While a Tweed Courthouse-era cash bribe stuffed in figurative or literal black bag was sadly the currency of “public corruption” in New York days of yore, modern-day consternation over the last 50 years stems from abuses of public power and authority that constitute a more insidious and nuanced form of “public corruption.” The latter are deemed more dangerous because they contribute to a breakdown in the very integrity and trust of government process. The Legislature and governor negotiated mightily and lengthily to bring about at long last in 2011 an independent ethics body empowered to deal directly with, and prevent, that kind of breakdown. As a matter of law and common sense, the commission is plainly the proper forum to receive grievances against public officers, and individuals are empowered and encouraged to bring such complaints, at the earliest whiff of possible misconduct.
JCOPE is the body expected, as legislatively intended, to discharge its delegated duties by investigating and acting promptly and transparently concerning formal complaints presented to it.
To even suggest, no less insist as some have opined, that an aggrieved party or concerned citizens should remain silent or indifferent to potentially pervasive and persistent ethical lapses is frankly a preposterous proposition, worthy of the clichéd image of an ostrich burying its head in sand; and, further, unworthy of serious utterance by people who should know better.
After nine years of a media-driven prosecution and the dwindling of the predicate officiously ballyhooed case to a mere shadow of its former self, contrasted to its outsized initial demands for relief, a sharp query cries out for an answer, to wit, can anyone take seriously the comments of those who propose that aggrieved individuals meekly wait out a final resolution of what must seem like their version of Jarndyce v. Jarndyce? Charles Dickens would think not. Indeed, his satirical description, in Bleak House, of unending cases that pass from generation to generation derides the kind of corruption of process that would justify any means to a face-saving or self-defined unending end.
Ethics and integrity of process strike at the heart of the matter of the judicial process. The renowned English author, Graham Greene, invoked that title for one of his literary gems, but the phrase has more pertinent meaning and wrenching application here because these ethical issues involve an alleged course of conduct by doubly sworn public officers serving the State and its People in their capacities as attorneys, charged with the fair administration of justice. The investigation of such conduct should be subordinated neither to political interests nor to justice denied delays. In sum, the public policy of the State has been expressly lodged, as enacted by the Legislature, within the jurisdiction of JCOPE to handle such matters.

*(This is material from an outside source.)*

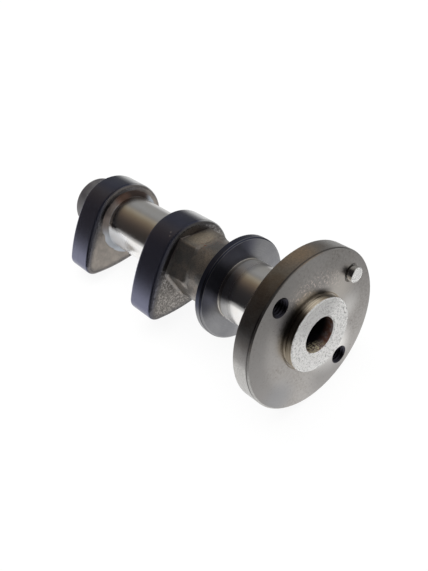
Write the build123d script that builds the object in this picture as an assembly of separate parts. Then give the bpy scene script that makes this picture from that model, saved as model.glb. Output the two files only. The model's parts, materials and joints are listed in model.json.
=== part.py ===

I trust these thoughts may contribute to a more faithful discourse and honest reflection concerning the urgency and priority relevancy of the ethics issues formally filed with this public entity under its promulgated rules and regulation.
Joseph W. Bellacosa
The author, a former judge on the New York Court of Appeals, submitted an expert’s affirmation as part of a formal complaint filed with JCOPE in November 2013. The complaint asked JCOPE to investigate whether an assistant attorney general involved in the litigation against Greenberg intentionally made false statements to the court. Bellacosa has no other involvement in the case or professional relationship with any of the parties.